-- start --

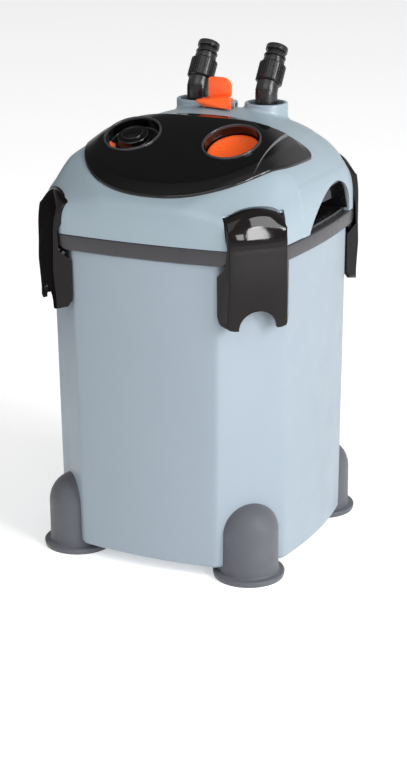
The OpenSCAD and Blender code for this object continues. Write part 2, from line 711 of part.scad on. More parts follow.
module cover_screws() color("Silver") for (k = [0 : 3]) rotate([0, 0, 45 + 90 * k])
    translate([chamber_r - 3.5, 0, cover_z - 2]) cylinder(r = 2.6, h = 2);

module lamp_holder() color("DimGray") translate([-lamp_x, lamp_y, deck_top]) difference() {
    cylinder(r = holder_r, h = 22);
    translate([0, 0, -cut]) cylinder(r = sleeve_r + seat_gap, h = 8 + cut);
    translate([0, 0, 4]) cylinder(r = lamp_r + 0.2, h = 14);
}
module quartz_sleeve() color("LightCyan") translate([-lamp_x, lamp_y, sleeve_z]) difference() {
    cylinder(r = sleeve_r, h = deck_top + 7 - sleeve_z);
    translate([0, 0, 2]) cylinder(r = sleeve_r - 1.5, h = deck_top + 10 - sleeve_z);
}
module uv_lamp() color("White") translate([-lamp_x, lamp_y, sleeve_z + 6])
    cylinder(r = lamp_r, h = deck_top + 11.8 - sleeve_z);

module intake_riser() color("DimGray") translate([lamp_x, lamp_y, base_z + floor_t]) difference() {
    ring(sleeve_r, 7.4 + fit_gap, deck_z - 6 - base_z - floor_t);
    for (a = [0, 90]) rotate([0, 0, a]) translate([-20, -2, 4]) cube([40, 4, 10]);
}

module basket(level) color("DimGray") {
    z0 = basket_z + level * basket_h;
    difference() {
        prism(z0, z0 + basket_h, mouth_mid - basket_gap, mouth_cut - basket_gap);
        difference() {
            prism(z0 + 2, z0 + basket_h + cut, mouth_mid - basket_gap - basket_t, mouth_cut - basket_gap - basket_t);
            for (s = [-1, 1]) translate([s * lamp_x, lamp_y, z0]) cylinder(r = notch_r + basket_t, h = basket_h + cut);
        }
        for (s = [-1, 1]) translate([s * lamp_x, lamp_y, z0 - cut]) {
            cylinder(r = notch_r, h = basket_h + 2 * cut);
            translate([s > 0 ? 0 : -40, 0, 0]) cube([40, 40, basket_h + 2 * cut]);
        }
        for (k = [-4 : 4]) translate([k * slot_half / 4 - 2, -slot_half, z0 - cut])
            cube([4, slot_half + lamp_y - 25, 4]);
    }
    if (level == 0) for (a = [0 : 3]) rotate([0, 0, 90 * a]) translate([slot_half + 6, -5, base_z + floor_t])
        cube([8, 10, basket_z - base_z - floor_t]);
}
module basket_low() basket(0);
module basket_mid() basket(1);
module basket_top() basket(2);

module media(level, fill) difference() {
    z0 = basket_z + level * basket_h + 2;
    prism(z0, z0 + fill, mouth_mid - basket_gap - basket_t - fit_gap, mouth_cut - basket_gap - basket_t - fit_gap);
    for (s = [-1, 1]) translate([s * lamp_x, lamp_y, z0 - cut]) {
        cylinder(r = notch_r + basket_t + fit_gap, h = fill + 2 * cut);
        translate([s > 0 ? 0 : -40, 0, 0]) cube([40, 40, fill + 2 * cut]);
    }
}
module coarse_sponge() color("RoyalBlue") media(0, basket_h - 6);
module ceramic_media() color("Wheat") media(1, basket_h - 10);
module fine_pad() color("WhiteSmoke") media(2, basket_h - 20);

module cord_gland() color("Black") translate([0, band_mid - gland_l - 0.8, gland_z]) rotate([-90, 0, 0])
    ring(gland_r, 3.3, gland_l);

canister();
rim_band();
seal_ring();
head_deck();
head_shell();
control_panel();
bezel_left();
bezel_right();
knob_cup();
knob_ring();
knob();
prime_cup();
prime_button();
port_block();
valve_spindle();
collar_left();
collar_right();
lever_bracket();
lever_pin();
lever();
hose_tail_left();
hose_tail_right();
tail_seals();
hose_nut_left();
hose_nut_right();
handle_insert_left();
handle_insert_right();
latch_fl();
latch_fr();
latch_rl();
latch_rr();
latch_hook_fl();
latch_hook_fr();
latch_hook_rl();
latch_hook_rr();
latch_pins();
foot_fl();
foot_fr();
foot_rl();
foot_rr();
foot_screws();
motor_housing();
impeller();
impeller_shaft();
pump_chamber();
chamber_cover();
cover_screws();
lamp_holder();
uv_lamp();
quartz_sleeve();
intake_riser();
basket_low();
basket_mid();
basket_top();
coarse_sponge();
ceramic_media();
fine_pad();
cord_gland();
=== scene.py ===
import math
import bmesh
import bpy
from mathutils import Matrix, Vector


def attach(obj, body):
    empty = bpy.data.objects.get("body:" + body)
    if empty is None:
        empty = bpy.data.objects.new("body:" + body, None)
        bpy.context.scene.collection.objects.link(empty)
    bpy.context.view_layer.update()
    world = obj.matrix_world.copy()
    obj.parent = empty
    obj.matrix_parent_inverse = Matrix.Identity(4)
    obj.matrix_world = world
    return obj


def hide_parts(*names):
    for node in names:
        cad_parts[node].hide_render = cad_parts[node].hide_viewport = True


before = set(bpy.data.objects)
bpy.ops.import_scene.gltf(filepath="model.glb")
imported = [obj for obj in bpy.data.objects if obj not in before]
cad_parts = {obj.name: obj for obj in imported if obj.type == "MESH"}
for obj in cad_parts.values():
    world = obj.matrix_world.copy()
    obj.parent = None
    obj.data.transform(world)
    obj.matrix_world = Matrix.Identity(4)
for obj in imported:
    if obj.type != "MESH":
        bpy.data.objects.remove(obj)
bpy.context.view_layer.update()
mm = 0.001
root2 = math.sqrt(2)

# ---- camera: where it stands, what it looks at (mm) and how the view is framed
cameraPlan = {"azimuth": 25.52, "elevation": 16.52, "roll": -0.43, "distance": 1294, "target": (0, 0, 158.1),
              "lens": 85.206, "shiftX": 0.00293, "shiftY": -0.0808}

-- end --

### YOUR OBJECTIVE
Your task is to return, exactly and on their own, the lines from the one containing "obj.matrix_parent_inverse = Matrix.Identity(4)" through the last line of the listing.

### FINAL RESULT
    obj.matrix_parent_inverse = Matrix.Identity(4)
    obj.matrix_world = world
    return obj


def hide_parts(*names):
    for node in names:
        cad_parts[node].hide_render = cad_parts[node].hide_viewport = True


before = set(bpy.data.objects)
bpy.ops.import_scene.gltf(filepath="model.glb")
imported = [obj for obj in bpy.data.objects if obj not in before]
cad_parts = {obj.name: obj for obj in imported if obj.type == "MESH"}
for obj in cad_parts.values():
    world = obj.matrix_world.copy()
    obj.parent = None
    obj.data.transform(world)
    obj.matrix_world = Matrix.Identity(4)
for obj in imported:
    if obj.type != "MESH":
        bpy.data.objects.remove(obj)
bpy.context.view_layer.update()
mm = 0.001
root2 = math.sqrt(2)

# ---- camera: where it stands, what it looks at (mm) and how the view is framed
cameraPlan = {"azimuth": 25.52, "elevation": 16.52, "roll": -0.43, "distance": 1294, "target": (0, 0, 158.1),
              "lens": 85.206, "shiftX": 0.00293, "shiftY": -0.0808}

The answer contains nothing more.